I don't believe it would be "fairly simple" to build a completely new off switch into 150+ services, likely with multiple integration points in each service. In addition, the mere existence of an off switch introduces new failure points, where failure directly turns into downtime.

The effort to implement this is far from trivial, removes resources from implementing other features that the really large accounts are asking for, and adds complexity with direct availability risks. It's not at all surprising they don't implement this.
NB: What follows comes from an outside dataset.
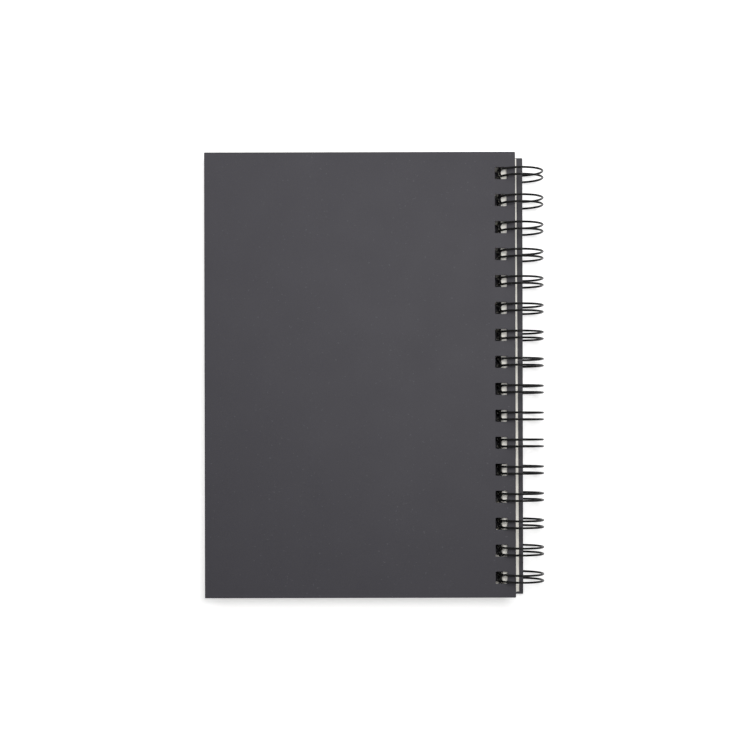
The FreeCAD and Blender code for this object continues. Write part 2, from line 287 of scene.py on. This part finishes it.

IMO Google Cloud has the solution for this - access to APIs is off by default and you must enable API access before anything will work. Their portal is pretty good at estimating costs in the first place, so resources created there aren't much of an issue, but having to use the portal to enable programmatic access is a great way to avoid mistakes.


Strictly speaking even the simplest features spanning all of the services wouldnt be simple.

It's got 0 to do with why the feature doesnt exist though.